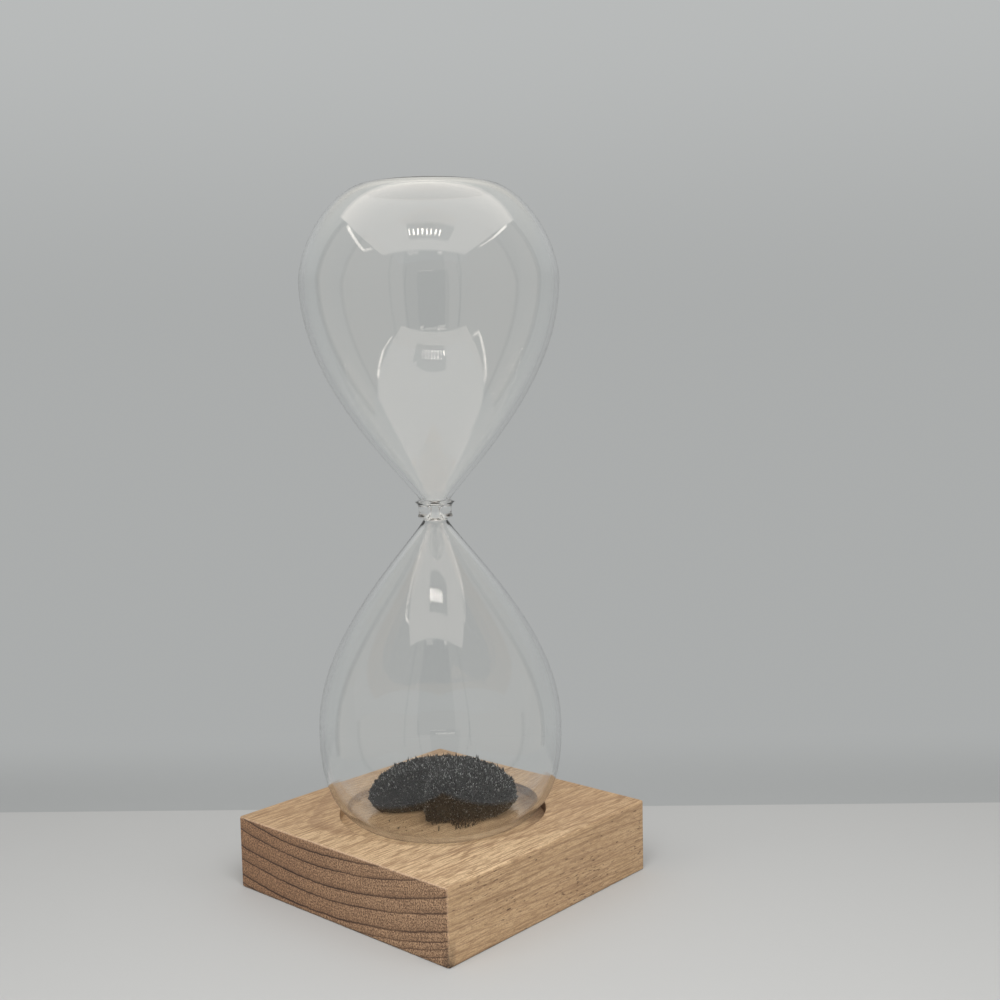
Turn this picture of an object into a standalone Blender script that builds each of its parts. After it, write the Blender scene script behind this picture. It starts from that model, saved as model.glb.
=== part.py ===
"""Magnetic hourglass: a blown glass timer in the round seat of a beech block, over a hidden disc magnet.

Metres, +Z up. The origin is the centre of the block's underside, and the grain of the wood runs along X.
"""
import math

import bmesh
import bpy
import numpy as np

# Beech block
BLOCK_SIDE = 0.060
BLOCK_THICKNESS = 0.015
BLOCK_EDGE = 0.0005
SEAT_DEPTH = 0.0023
SEAT_PLAY = 0.0045

# Magnet and the felt disc that closes its pocket
MAGNET_RADIUS = 0.015
MAGNET_THICKNESS = 0.008
MAGNET_EDGE = 0.0004
FELT_THICKNESS = 0.001
FELT_LAP = 0.003
FELT_INSET = 0.0003
POCKET_GAP = 0.0003

# Glass
GLASS_HEIGHT = 0.130
GLASS_WALL = 0.0011
UPPER_BULB_RADIUS = 0.0261
LOWER_BULB_RADIUS = 0.0253
WIDEST_FROM_NECK = 0.0464
CONE_POWER = 0.943
WAIST_RADIUS = 0.0032
FLAT_END_RADIUS = 0.0128
SHOULDER_POWER = 1.64
GLASS_SEAT_GAP = 0.0003

# Neck, where the two bulbs are fused
NECK_LENGTH = 0.0032
NECK_MIDDLE_RADIUS = 0.0033
NECK_FLARE = 0.0004
ORIFICE_RADIUS = 0.0008
NECK_GAP = 0.0003

# Iron powder
HEAP_SPREAD = 0.00075
HEAP_EDGE_HEIGHT = 0.0014
HEAP_CROWN = 0.0076
HEAP_ROUNDNESS = 2.2
HEAP_FULLNESS = 0.6
HEAP_UNDERCUT = 0.0006
SPIKE_LENGTH = 0.0009
SPIKE_FREE_RADIUS = 0.004
BITE_SIDE_DISTANCE = 0.0044
BITE_SIDE_FACING = math.radians(132)
BITE_BACK_DISTANCE = 0.0031
BITE_BACK_FACING = math.radians(238)
BITE_SLOPE_POWER = 2.5
POWDER_GAP = 0.0003

# Fineness of the curved pieces
TURNED_SEGMENTS = 40
DISC_SEGMENTS = 64
CONE_POINTS = 14
SHOULDER_POINTS = 8
NECK_POINTS = 7
HEAP_SEGMENTS = 72
HEAP_RINGS = 22
HEAP_TOP_SHARE = 0.68
MERGE_DISTANCE = 0.00001
CUTTER_REACH = 0.002
NECK_CROWDING = 1.25
SHARP_ANGLE = math.radians(30)
BLOCK_EDGE_SEGMENTS = 2
MAGNET_EDGE_SEGMENTS = 1
SPIKE_RARITY = 2
RANDOM_SEED = 7

# Colours
BEECH_COLOUR = (0.60, 0.40, 0.26)
FERRITE_COLOUR = (0.07, 0.07, 0.075)
FELT_COLOUR = (0.08, 0.12, 0.09)
GLASS_COLOUR = (0.95, 0.97, 0.96)
IRON_COLOUR = (0.045, 0.050, 0.048)

# Places worked out from the sizes
HALF_HEIGHT = GLASS_HEIGHT / 2
SEAT_FLOOR = BLOCK_THICKNESS - SEAT_DEPTH
GLASS_FOOT = SEAT_FLOOR + GLASS_SEAT_GAP
NECK_CENTRE = GLASS_FOOT + HALF_HEIGHT
MOUTH_FROM_NECK = NECK_LENGTH / 2 + NECK_GAP
HEAP_RADIUS = MAGNET_RADIUS + HEAP_SPREAD
FELT_RADIUS = MAGNET_RADIUS + FELT_LAP
FELT_BOTTOM = FELT_INSET
FELT_TOP = FELT_BOTTOM + FELT_THICKNESS
MAGNET_BOTTOM = FELT_TOP + POCKET_GAP
MAGNET_TOP = MAGNET_BOTTOM + MAGNET_THICKNESS


def start_empty():
    """Removes everything the scene holds."""
    for thing in list(bpy.data.objects):
        bpy.data.objects.remove(thing, do_unlink=True)


def new_collection(name):
    collection = bpy.data.collections.new(name)
    bpy.context.scene.collection.children.link(collection)
    return collection


def new_material(name, colour, roughness, metallic=0.0, transmission=0.0):
    material = bpy.data.materials.new(name)
    material.use_nodes = True
    shader = material.node_tree.nodes["Principled BSDF"]
    shader.inputs["Base Color"].default_value = (*colour, 1.0)
    shader.inputs["Roughness"].default_value = roughness
    shader.inputs["Metallic"].default_value = metallic
    shader.inputs["Transmission Weight"].default_value = transmission
    return material


def new_object(name, mesh, collection, material=None, location=(0, 0, 0), parent=None):
    """Adds a mesh object whose location is measured from its parent."""
    thing = bpy.data.objects.new(name, mesh)
    collection.objects.link(thing)
    thing.location = location
    thing.parent = parent
    if material:
        mesh.materials.append(material)
    return thing


def new_pivot(name, collection, location, parent=None):
    pivot = bpy.data.objects.new(name, None)
    collection.objects.link(pivot)
    pivot.empty_display_size = MAGNET_RADIUS
    pivot.location = location
    pivot.parent = parent
    return pivot


def disc_mesh(name, radius, thickness):
    """A round disc whose underside lies at height 0."""
    mesh = bpy.data.meshes.new(name)
    shape = bmesh.new()
    bmesh.ops.create_cone(
        shape, cap_ends=True, segments=DISC_SEGMENTS, radius1=radius, radius2=radius, depth=thickness
    )
    bmesh.ops.translate(shape, verts=shape.verts, vec=(0, 0, thickness / 2))
    shape.to_mesh(mesh)
    shape.free()
    mesh.shade_smooth()
    mesh.set_sharp_from_angle(angle=SHARP_ANGLE)
    return mesh


def add_bevel(thing, width, segments):
    bevel = thing.modifiers.new("rounded_edges", "BEVEL")
    bevel.width = width
    bevel.segments = segments
    bevel.limit_method = "ANGLE"


def add_cut(thing, cutter):
    cut = thing.modifiers.new("cut_" + cutter.name, "BOOLEAN")
    cut.operation = "DIFFERENCE"
    cut.object = cutter
    cut.solver = "EXACT"


def new_cutter(name, mesh, location, collection):
    cutter = new_object(name, mesh, collection, location=location)
    cutter.hide_render = True
    cutter.display_type = "WIRE"
    return cutter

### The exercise
Output all of the data again, exactly.

### Answer for this exercise
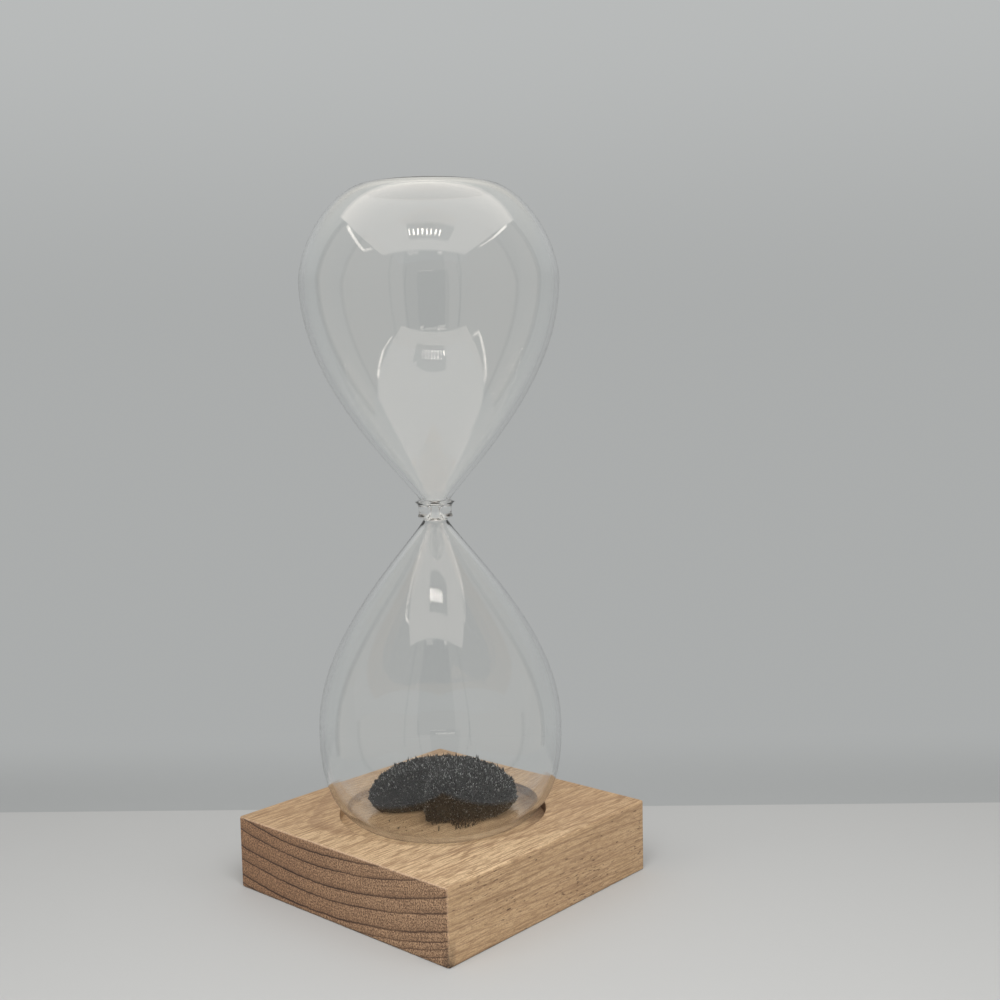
Turn this picture of an object into a standalone Blender script that builds each of its parts. After it, write the Blender scene script behind this picture. It starts from that model, saved as model.glb.
=== part.py ===
"""Magnetic hourglass: a blown glass timer in the round seat of a beech block, over a hidden disc magnet.

Metres, +Z up. The origin is the centre of the block's underside, and the grain of the wood runs along X.
"""
import math

import bmesh
import bpy
import numpy as np

# Beech block
BLOCK_SIDE = 0.060
BLOCK_THICKNESS = 0.015
BLOCK_EDGE = 0.0005
SEAT_DEPTH = 0.0023
SEAT_PLAY = 0.0045

# Magnet and the felt disc that closes its pocket
MAGNET_RADIUS = 0.015
MAGNET_THICKNESS = 0.008
MAGNET_EDGE = 0.0004
FELT_THICKNESS = 0.001
FELT_LAP = 0.003
FELT_INSET = 0.0003
POCKET_GAP = 0.0003

# Glass
GLASS_HEIGHT = 0.130
GLASS_WALL = 0.0011
UPPER_BULB_RADIUS = 0.0261
LOWER_BULB_RADIUS = 0.0253
WIDEST_FROM_NECK = 0.0464
CONE_POWER = 0.943
WAIST_RADIUS = 0.0032
FLAT_END_RADIUS = 0.0128
SHOULDER_POWER = 1.64
GLASS_SEAT_GAP = 0.0003

# Neck, where the two bulbs are fused
NECK_LENGTH = 0.0032
NECK_MIDDLE_RADIUS = 0.0033
NECK_FLARE = 0.0004
ORIFICE_RADIUS = 0.0008
NECK_GAP = 0.0003

# Iron powder
HEAP_SPREAD = 0.00075
HEAP_EDGE_HEIGHT = 0.0014
HEAP_CROWN = 0.0076
HEAP_ROUNDNESS = 2.2
HEAP_FULLNESS = 0.6
HEAP_UNDERCUT = 0.0006
SPIKE_LENGTH = 0.0009
SPIKE_FREE_RADIUS = 0.004
BITE_SIDE_DISTANCE = 0.0044
BITE_SIDE_FACING = math.radians(132)
BITE_BACK_DISTANCE = 0.0031
BITE_BACK_FACING = math.radians(238)
BITE_SLOPE_POWER = 2.5
POWDER_GAP = 0.0003

# Fineness of the curved pieces
TURNED_SEGMENTS = 40
DISC_SEGMENTS = 64
CONE_POINTS = 14
SHOULDER_POINTS = 8
NECK_POINTS = 7
HEAP_SEGMENTS = 72
HEAP_RINGS = 22
HEAP_TOP_SHARE = 0.68
MERGE_DISTANCE = 0.00001
CUTTER_REACH = 0.002
NECK_CROWDING = 1.25
SHARP_ANGLE = math.radians(30)
BLOCK_EDGE_SEGMENTS = 2
MAGNET_EDGE_SEGMENTS = 1
SPIKE_RARITY = 2
RANDOM_SEED = 7

# Colours
BEECH_COLOUR = (0.60, 0.40, 0.26)
FERRITE_COLOUR = (0.07, 0.07, 0.075)
FELT_COLOUR = (0.08, 0.12, 0.09)
GLASS_COLOUR = (0.95, 0.97, 0.96)
IRON_COLOUR = (0.045, 0.050, 0.048)

# Places worked out from the sizes
HALF_HEIGHT = GLASS_HEIGHT / 2
SEAT_FLOOR = BLOCK_THICKNESS - SEAT_DEPTH
GLASS_FOOT = SEAT_FLOOR + GLASS_SEAT_GAP
NECK_CENTRE = GLASS_FOOT + HALF_HEIGHT
MOUTH_FROM_NECK = NECK_LENGTH / 2 + NECK_GAP
HEAP_RADIUS = MAGNET_RADIUS + HEAP_SPREAD
FELT_RADIUS = MAGNET_RADIUS + FELT_LAP
FELT_BOTTOM = FELT_INSET
FELT_TOP = FELT_BOTTOM + FELT_THICKNESS
MAGNET_BOTTOM = FELT_TOP + POCKET_GAP
MAGNET_TOP = MAGNET_BOTTOM + MAGNET_THICKNESS


def start_empty():
    """Removes everything the scene holds."""
    for thing in list(bpy.data.objects):
        bpy.data.objects.remove(thing, do_unlink=True)


def new_collection(name):
    collection = bpy.data.collections.new(name)
    bpy.context.scene.collection.children.link(collection)
    return collection


def new_material(name, colour, roughness, metallic=0.0, transmission=0.0):
    material = bpy.data.materials.new(name)
    material.use_nodes = True
    shader = material.node_tree.nodes["Principled BSDF"]
    shader.inputs["Base Color"].default_value = (*colour, 1.0)
    shader.inputs["Roughness"].default_value = roughness
    shader.inputs["Metallic"].default_value = metallic
    shader.inputs["Transmission Weight"].default_value = transmission
    return material


def new_object(name, mesh, collection, material=None, location=(0, 0, 0), parent=None):
    """Adds a mesh object whose location is measured from its parent."""
    thing = bpy.data.objects.new(name, mesh)
    collection.objects.link(thing)
    thing.location = location
    thing.parent = parent
    if material:
        mesh.materials.append(material)
    return thing


def new_pivot(name, collection, location, parent=None):
    pivot = bpy.data.objects.new(name, None)
    collection.objects.link(pivot)
    pivot.empty_display_size = MAGNET_RADIUS
    pivot.location = location
    pivot.parent = parent
    return pivot


def disc_mesh(name, radius, thickness):
    """A round disc whose underside lies at height 0."""
    mesh = bpy.data.meshes.new(name)
    shape = bmesh.new()
    bmesh.ops.create_cone(
        shape, cap_ends=True, segments=DISC_SEGMENTS, radius1=radius, radius2=radius, depth=thickness
    )
    bmesh.ops.translate(shape, verts=shape.verts, vec=(0, 0, thickness / 2))
    shape.to_mesh(mesh)
    shape.free()
    mesh.shade_smooth()
    mesh.set_sharp_from_angle(angle=SHARP_ANGLE)
    return mesh


def add_bevel(thing, width, segments):
    bevel = thing.modifiers.new("rounded_edges", "BEVEL")
    bevel.width = width
    bevel.segments = segments
    bevel.limit_method = "ANGLE"


def add_cut(thing, cutter):
    cut = thing.modifiers.new("cut_" + cutter.name, "BOOLEAN")
    cut.operation = "DIFFERENCE"
    cut.object = cutter
    cut.solver = "EXACT"


def new_cutter(name, mesh, location, collection):
    cutter = new_object(name, mesh, collection, location=location)
    cutter.hide_render = True
    cutter.display_type = "WIRE"
    return cutter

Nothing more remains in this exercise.